- Task objective
Entries follow. Set all of them down as they stand.

--- Start Data supplied ---

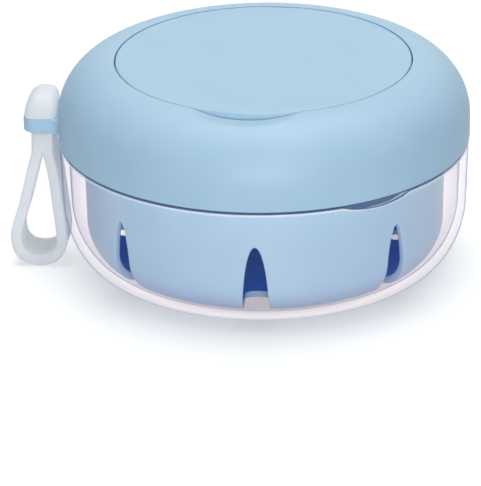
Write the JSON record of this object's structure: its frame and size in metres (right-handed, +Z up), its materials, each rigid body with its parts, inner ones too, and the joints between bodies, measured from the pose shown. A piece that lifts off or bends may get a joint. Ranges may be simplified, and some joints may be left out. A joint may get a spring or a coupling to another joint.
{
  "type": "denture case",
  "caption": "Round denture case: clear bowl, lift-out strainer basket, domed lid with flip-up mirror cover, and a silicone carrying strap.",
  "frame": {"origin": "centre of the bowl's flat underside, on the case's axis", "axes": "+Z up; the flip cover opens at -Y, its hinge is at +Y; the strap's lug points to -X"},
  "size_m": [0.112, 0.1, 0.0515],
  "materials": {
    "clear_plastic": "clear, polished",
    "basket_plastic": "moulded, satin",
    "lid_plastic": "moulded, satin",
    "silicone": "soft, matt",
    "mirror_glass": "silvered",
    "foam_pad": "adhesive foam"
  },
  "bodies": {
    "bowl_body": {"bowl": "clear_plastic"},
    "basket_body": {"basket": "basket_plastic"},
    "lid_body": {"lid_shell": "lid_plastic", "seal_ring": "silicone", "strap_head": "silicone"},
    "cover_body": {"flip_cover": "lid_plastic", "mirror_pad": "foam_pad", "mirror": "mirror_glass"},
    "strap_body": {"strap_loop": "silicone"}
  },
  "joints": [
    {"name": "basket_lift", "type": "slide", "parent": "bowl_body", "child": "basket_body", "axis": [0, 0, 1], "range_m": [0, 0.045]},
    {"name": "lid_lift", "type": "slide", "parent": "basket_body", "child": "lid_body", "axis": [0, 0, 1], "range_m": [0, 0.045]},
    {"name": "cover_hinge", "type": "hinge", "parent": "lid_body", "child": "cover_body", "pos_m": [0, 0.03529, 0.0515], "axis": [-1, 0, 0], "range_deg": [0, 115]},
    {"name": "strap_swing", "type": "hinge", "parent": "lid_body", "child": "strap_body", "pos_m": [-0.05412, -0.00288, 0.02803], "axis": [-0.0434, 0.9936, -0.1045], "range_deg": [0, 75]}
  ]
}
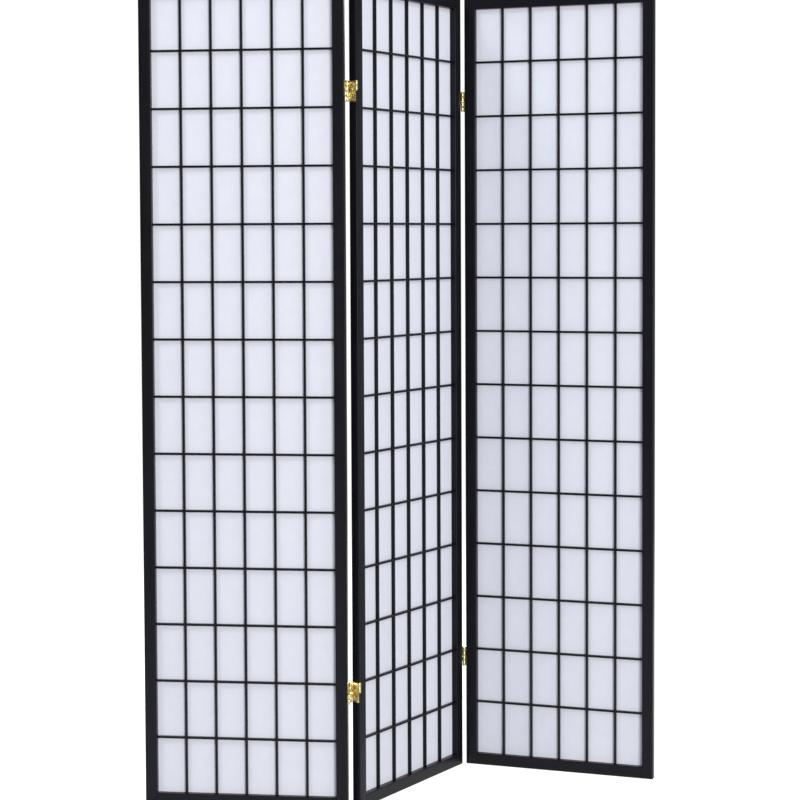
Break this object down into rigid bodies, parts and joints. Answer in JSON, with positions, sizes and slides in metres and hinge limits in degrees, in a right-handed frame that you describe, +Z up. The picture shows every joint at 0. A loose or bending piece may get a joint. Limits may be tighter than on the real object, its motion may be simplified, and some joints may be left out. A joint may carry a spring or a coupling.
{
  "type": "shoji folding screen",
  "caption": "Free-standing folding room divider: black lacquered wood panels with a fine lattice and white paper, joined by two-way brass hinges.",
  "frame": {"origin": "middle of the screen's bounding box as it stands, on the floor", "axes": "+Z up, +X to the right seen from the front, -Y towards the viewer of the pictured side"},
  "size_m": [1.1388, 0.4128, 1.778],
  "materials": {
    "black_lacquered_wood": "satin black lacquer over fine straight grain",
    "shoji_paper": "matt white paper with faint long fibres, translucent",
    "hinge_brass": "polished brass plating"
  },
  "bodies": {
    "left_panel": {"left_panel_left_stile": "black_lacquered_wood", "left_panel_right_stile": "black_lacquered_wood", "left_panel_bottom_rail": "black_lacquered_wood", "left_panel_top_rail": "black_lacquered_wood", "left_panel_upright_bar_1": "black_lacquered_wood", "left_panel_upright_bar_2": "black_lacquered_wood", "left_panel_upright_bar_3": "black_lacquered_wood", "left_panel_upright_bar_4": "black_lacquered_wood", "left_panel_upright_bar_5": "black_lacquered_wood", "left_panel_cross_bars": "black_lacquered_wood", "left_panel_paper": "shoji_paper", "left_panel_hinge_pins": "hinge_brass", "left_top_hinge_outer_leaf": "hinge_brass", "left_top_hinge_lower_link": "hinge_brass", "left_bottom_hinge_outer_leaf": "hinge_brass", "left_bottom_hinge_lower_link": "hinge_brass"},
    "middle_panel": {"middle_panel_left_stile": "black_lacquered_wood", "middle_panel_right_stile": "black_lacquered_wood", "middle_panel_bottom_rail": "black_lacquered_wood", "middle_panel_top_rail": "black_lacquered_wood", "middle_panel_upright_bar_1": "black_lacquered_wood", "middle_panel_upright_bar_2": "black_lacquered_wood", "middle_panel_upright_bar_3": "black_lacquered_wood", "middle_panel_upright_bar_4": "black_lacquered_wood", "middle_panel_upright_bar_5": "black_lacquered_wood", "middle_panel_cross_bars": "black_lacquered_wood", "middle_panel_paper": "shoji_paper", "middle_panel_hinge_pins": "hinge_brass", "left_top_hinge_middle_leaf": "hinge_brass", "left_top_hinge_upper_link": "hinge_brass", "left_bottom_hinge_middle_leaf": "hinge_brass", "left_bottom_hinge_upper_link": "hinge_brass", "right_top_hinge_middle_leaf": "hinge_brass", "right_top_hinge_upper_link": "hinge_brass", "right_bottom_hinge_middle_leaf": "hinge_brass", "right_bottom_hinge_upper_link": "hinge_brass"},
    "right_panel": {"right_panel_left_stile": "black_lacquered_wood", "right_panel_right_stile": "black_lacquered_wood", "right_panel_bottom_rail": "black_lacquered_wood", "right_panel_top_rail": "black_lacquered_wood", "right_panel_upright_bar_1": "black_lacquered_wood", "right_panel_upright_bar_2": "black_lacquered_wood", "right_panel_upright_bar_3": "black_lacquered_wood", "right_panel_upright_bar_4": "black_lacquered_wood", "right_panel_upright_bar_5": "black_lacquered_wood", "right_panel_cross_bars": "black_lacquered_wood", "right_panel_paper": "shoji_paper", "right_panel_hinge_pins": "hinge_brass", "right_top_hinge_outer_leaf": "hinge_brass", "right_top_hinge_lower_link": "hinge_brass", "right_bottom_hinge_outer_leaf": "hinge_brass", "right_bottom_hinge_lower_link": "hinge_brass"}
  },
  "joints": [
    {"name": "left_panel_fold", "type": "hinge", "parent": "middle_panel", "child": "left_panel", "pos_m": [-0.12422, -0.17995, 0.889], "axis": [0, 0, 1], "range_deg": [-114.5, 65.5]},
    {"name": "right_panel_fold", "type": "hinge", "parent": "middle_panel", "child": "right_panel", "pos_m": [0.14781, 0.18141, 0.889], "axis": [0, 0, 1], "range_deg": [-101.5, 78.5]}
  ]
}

--- End Data supplied ---

- Solution to this task
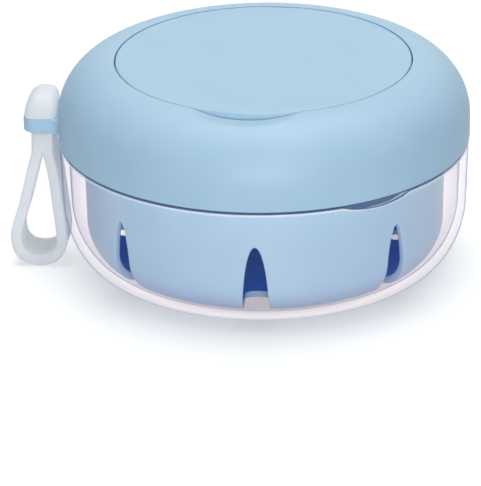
Write the JSON record of this object's structure: its frame and size in metres (right-handed, +Z up), its materials, each rigid body with its parts, inner ones too, and the joints between bodies, measured from the pose shown. A piece that lifts off or bends may get a joint. Ranges may be simplified, and some joints may be left out. A joint may get a spring or a coupling to another joint.
{
  "type": "denture case",
  "caption": "Round denture case: clear bowl, lift-out strainer basket, domed lid with flip-up mirror cover, and a silicone carrying strap.",
  "frame": {"origin": "centre of the bowl's flat underside, on the case's axis", "axes": "+Z up; the flip cover opens at -Y, its hinge is at +Y; the strap's lug points to -X"},
  "size_m": [0.112, 0.1, 0.0515],
  "materials": {
    "clear_plastic": "clear, polished",
    "basket_plastic": "moulded, satin",
    "lid_plastic": "moulded, satin",
    "silicone": "soft, matt",
    "mirror_glass": "silvered",
    "foam_pad": "adhesive foam"
  },
  "bodies": {
    "bowl_body": {"bowl": "clear_plastic"},
    "basket_body": {"basket": "basket_plastic"},
    "lid_body": {"lid_shell": "lid_plastic", "seal_ring": "silicone", "strap_head": "silicone"},
    "cover_body": {"flip_cover": "lid_plastic", "mirror_pad": "foam_pad", "mirror": "mirror_glass"},
    "strap_body": {"strap_loop": "silicone"}
  },
  "joints": [
    {"name": "basket_lift", "type": "slide", "parent": "bowl_body", "child": "basket_body", "axis": [0, 0, 1], "range_m": [0, 0.045]},
    {"name": "lid_lift", "type": "slide", "parent": "basket_body", "child": "lid_body", "axis": [0, 0, 1], "range_m": [0, 0.045]},
    {"name": "cover_hinge", "type": "hinge", "parent": "lid_body", "child": "cover_body", "pos_m": [0, 0.03529, 0.0515], "axis": [-1, 0, 0], "range_deg": [0, 115]},
    {"name": "strap_swing", "type": "hinge", "parent": "lid_body", "child": "strap_body", "pos_m": [-0.05412, -0.00288, 0.02803], "axis": [-0.0434, 0.9936, -0.1045], "range_deg": [0, 75]}
  ]
}
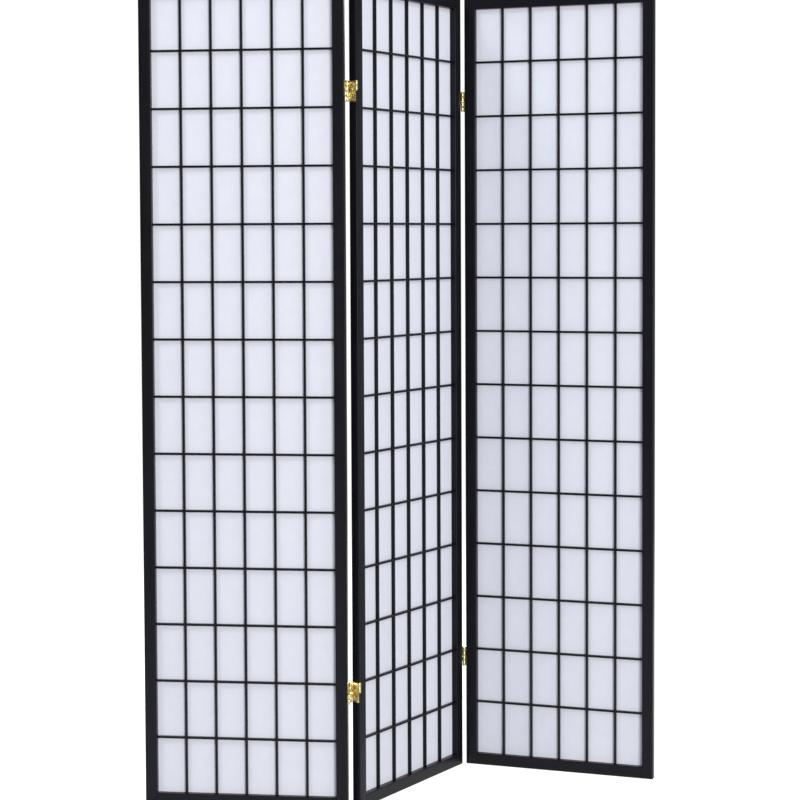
Break this object down into rigid bodies, parts and joints. Answer in JSON, with positions, sizes and slides in metres and hinge limits in degrees, in a right-handed frame that you describe, +Z up. The picture shows every joint at 0. A loose or bending piece may get a joint. Limits may be tighter than on the real object, its motion may be simplified, and some joints may be left out. A joint may carry a spring or a coupling.
{
  "type": "shoji folding screen",
  "caption": "Free-standing folding room divider: black lacquered wood panels with a fine lattice and white paper, joined by two-way brass hinges.",
  "frame": {"origin": "middle of the screen's bounding box as it stands, on the floor", "axes": "+Z up, +X to the right seen from the front, -Y towards the viewer of the pictured side"},
  "size_m": [1.1388, 0.4128, 1.778],
  "materials": {
    "black_lacquered_wood": "satin black lacquer over fine straight grain",
    "shoji_paper": "matt white paper with faint long fibres, translucent",
    "hinge_brass": "polished brass plating"
  },
  "bodies": {
    "left_panel": {"left_panel_left_stile": "black_lacquered_wood", "left_panel_right_stile": "black_lacquered_wood", "left_panel_bottom_rail": "black_lacquered_wood", "left_panel_top_rail": "black_lacquered_wood", "left_panel_upright_bar_1": "black_lacquered_wood", "left_panel_upright_bar_2": "black_lacquered_wood", "left_panel_upright_bar_3": "black_lacquered_wood", "left_panel_upright_bar_4": "black_lacquered_wood", "left_panel_upright_bar_5": "black_lacquered_wood", "left_panel_cross_bars": "black_lacquered_wood", "left_panel_paper": "shoji_paper", "left_panel_hinge_pins": "hinge_brass", "left_top_hinge_outer_leaf": "hinge_brass", "left_top_hinge_lower_link": "hinge_brass", "left_bottom_hinge_outer_leaf": "hinge_brass", "left_bottom_hinge_lower_link": "hinge_brass"},
    "middle_panel": {"middle_panel_left_stile": "black_lacquered_wood", "middle_panel_right_stile": "black_lacquered_wood", "middle_panel_bottom_rail": "black_lacquered_wood", "middle_panel_top_rail": "black_lacquered_wood", "middle_panel_upright_bar_1": "black_lacquered_wood", "middle_panel_upright_bar_2": "black_lacquered_wood", "middle_panel_upright_bar_3": "black_lacquered_wood", "middle_panel_upright_bar_4": "black_lacquered_wood", "middle_panel_upright_bar_5": "black_lacquered_wood", "middle_panel_cross_bars": "black_lacquered_wood", "middle_panel_paper": "shoji_paper", "middle_panel_hinge_pins": "hinge_brass", "left_top_hinge_middle_leaf": "hinge_brass", "left_top_hinge_upper_link": "hinge_brass", "left_bottom_hinge_middle_leaf": "hinge_brass", "left_bottom_hinge_upper_link": "hinge_brass", "right_top_hinge_middle_leaf": "hinge_brass", "right_top_hinge_upper_link": "hinge_brass", "right_bottom_hinge_middle_leaf": "hinge_brass", "right_bottom_hinge_upper_link": "hinge_brass"},
    "right_panel": {"right_panel_left_stile": "black_lacquered_wood", "right_panel_right_stile": "black_lacquered_wood", "right_panel_bottom_rail": "black_lacquered_wood", "right_panel_top_rail": "black_lacquered_wood", "right_panel_upright_bar_1": "black_lacquered_wood", "right_panel_upright_bar_2": "black_lacquered_wood", "right_panel_upright_bar_3": "black_lacquered_wood", "right_panel_upright_bar_4": "black_lacquered_wood", "right_panel_upright_bar_5": "black_lacquered_wood", "right_panel_cross_bars": "black_lacquered_wood", "right_panel_paper": "shoji_paper", "right_panel_hinge_pins": "hinge_brass", "right_top_hinge_outer_leaf": "hinge_brass", "right_top_hinge_lower_link": "hinge_brass", "right_bottom_hinge_outer_leaf": "hinge_brass", "right_bottom_hinge_lower_link": "hinge_brass"}
  },
  "joints": [
    {"name": "left_panel_fold", "type": "hinge", "parent": "middle_panel", "child": "left_panel", "pos_m": [-0.12422, -0.17995, 0.889], "axis": [0, 0, 1], "range_deg": [-114.5, 65.5]},
    {"name": "right_panel_fold", "type": "hinge", "parent": "middle_panel", "child": "right_panel", "pos_m": [0.14781, 0.18141, 0.889], "axis": [0, 0, 1], "range_deg": [-101.5, 78.5]}
  ]
}